If you are using a gas grill with a built-in ignition system, “open the lid before lighting the grill,” says Duncanson. “This allows oxygen to escape and reduces the risk of fire or even explosion.” If you’re lighting a gas grill with matches or a lighter, ignite the source of flame before turning on the flow of gas, so you minimize the excess of gas drifting around just waiting to combust.
For a charcoal grill, Duncanson advises that you “only add enough charcoal to cover the bottom of the grill. Don’t pile too much inside since it could cause ashes and sparks to become airborne, possibly catching nearby objects or even your home on fire.” If you start your briquettes using a charcoal chimney starter, you should first fill the grill bottom to see how many you need to use in case the chimney holds more charcoal than required for safe grilling.
As fun as spraying lighter fluid onto a hot grill may sound, “apply it to cold coals only, and don’t add extra fluid once the grill is lit.” Spraying this highly flammable fluid onto flames is one of the absolute best ways to end up in the ER or renting a motel room for a while as the insurance company sifts through the smoldering ashes of your home.
You should really “never leave an actively burning grill unattended,” Duncanson cautions. Even once the active cooking session is done, your grill is still a potential liability until its 100% cooled.
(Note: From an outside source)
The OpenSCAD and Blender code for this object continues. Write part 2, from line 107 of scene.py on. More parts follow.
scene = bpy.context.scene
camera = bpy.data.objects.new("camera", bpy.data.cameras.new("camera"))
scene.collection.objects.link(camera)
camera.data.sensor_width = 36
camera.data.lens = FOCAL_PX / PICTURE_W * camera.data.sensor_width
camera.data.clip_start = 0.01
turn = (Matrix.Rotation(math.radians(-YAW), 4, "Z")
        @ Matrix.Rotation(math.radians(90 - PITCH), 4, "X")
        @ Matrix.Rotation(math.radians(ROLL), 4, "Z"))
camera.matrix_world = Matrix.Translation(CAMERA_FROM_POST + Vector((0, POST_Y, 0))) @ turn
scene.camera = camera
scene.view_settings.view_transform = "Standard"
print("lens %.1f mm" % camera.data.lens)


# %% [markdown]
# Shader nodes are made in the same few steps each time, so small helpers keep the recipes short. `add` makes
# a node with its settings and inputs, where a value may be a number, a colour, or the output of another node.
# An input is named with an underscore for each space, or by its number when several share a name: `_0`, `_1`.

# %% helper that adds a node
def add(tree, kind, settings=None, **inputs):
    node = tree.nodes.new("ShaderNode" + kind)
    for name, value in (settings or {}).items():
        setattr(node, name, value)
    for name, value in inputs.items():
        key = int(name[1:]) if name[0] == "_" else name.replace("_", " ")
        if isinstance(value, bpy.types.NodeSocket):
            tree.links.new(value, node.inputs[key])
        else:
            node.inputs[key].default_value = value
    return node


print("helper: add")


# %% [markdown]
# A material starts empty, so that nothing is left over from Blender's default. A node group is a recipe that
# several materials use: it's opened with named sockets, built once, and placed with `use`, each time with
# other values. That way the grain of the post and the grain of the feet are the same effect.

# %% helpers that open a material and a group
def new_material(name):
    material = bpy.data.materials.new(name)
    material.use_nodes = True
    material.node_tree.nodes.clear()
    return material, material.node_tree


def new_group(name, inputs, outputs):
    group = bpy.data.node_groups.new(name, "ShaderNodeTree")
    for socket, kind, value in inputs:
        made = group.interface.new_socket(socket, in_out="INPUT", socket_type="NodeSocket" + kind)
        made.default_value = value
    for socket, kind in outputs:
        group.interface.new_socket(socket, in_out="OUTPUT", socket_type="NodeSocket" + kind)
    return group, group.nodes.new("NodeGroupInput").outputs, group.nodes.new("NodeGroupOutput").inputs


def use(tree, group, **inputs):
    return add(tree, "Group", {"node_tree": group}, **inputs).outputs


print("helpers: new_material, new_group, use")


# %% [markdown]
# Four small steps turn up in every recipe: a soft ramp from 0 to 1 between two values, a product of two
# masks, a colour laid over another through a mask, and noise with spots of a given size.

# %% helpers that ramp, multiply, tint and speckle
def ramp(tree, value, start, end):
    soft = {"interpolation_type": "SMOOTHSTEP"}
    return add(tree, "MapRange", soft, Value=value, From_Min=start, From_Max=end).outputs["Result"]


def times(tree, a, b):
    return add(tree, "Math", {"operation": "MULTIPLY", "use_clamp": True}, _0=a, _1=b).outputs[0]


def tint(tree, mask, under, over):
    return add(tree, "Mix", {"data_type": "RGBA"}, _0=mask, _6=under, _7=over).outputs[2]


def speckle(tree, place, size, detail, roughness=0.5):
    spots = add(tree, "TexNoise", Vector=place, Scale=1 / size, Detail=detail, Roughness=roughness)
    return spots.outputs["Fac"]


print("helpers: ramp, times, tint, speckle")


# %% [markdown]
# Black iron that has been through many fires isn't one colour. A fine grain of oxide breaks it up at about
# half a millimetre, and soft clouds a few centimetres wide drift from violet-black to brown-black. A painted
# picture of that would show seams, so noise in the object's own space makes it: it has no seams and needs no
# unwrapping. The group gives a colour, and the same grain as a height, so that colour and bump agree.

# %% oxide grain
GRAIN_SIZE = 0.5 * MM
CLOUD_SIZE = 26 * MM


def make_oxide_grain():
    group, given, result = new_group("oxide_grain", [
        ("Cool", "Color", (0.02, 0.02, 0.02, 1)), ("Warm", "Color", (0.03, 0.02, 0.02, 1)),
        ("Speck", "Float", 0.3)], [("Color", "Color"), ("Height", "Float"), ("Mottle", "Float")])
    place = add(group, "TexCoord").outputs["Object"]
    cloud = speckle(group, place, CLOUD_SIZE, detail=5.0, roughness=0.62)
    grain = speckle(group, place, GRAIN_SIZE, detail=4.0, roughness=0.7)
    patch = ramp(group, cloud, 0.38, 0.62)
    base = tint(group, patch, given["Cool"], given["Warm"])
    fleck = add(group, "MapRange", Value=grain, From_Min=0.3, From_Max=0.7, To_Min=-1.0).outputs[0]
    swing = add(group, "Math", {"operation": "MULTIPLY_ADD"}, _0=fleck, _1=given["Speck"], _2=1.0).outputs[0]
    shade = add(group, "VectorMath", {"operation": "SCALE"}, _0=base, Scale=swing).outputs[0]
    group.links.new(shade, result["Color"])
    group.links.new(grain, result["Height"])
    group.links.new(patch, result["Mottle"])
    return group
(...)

Thus, it’s important to “let your grill fully cool before you cover or store it” and to check that charcoal ash is completely extinguished before disposal.
And as hot embers can hide within the ash, even once you think all the heat is gone, “it’s best to dump them on garden soil or contain them in a metal receptacle for proper disposal.”
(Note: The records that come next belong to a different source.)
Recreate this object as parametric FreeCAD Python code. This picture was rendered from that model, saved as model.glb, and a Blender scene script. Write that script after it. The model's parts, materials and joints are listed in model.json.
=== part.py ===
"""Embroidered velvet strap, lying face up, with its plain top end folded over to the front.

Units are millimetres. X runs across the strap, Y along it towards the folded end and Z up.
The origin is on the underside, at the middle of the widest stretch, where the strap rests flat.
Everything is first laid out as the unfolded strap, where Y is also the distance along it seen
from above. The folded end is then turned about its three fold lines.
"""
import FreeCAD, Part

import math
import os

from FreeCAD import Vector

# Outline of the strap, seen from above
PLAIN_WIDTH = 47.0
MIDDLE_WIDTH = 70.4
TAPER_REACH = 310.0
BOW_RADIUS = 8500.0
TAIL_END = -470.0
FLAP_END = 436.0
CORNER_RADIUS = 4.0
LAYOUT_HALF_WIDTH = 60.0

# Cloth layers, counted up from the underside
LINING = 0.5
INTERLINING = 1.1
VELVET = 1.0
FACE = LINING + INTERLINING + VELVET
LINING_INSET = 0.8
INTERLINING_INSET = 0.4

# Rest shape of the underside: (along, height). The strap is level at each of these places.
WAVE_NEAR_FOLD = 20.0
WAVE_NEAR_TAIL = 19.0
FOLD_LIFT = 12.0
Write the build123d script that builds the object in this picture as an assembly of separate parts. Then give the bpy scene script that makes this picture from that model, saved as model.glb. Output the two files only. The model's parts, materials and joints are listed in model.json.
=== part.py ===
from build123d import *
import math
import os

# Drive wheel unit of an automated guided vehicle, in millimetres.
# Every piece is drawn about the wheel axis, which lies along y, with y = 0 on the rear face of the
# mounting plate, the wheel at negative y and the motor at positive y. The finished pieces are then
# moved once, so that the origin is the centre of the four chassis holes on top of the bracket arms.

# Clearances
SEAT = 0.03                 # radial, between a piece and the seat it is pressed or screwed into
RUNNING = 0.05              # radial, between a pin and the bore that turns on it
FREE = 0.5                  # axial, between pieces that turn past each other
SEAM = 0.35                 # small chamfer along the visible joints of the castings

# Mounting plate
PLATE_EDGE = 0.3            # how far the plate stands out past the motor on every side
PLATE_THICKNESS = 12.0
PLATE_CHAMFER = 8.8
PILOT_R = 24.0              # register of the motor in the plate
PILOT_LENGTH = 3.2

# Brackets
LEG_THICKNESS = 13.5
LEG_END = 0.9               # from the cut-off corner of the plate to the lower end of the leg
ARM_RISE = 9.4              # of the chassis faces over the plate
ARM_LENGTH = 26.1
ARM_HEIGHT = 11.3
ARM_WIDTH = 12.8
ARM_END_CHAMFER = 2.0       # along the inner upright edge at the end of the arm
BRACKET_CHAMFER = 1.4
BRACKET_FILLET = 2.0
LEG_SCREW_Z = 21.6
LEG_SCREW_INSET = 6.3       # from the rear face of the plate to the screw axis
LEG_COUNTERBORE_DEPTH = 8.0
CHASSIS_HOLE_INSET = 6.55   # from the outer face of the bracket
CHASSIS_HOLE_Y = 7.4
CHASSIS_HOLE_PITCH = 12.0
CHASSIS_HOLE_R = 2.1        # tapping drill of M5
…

A clean grill performs better in every aspect, cooking tastier foods and doing so more quickly while affording you better control of the heat, too. Clean grills are also much safer than dirty grills, as the residue and food bits built up over time can combust, flare up, create sparks, and drip burning hot grease, just to name a few of the unpleasant possibilities created by grimy grills.
I use CLR BBQ Grill Cleaner spray and a Grill Daddy Brush for routine grill cleaning, then I turn to a good ol’ when it’s time to disassemble and scour the heat plates, burners, and all that fun stuff. (Actually, it’s not very much fun, but it’s better than flames in the face as an old gob of cheese grease flares up.) Clean your grill grates while they’re hot and the rest when it’s not. Obviously.
You should also routinely inspect your gas grill for leaks, especially if you see diminished performance from any of the burners or smell gas after turning the valve connected to your tank or hardline but before turning the knobs for the burners. You can create a soapy solution using water and dish detergent that will bubble up and reveal leaks when brushed over valves and gas lines. “If you see bubbles emerge, there could be a leak somewhere. Replace any damaged/leaking parts and make any other needed repairs before using the grill,” says Duncanson.
Just don’t grill drunk, bro. See that Goose Island Four Star Pils I’m sipping as I expertly man my grill on the 4th of July in the top photo? Oh, I had a few beers that day, sure. But only one while I was manning the flames.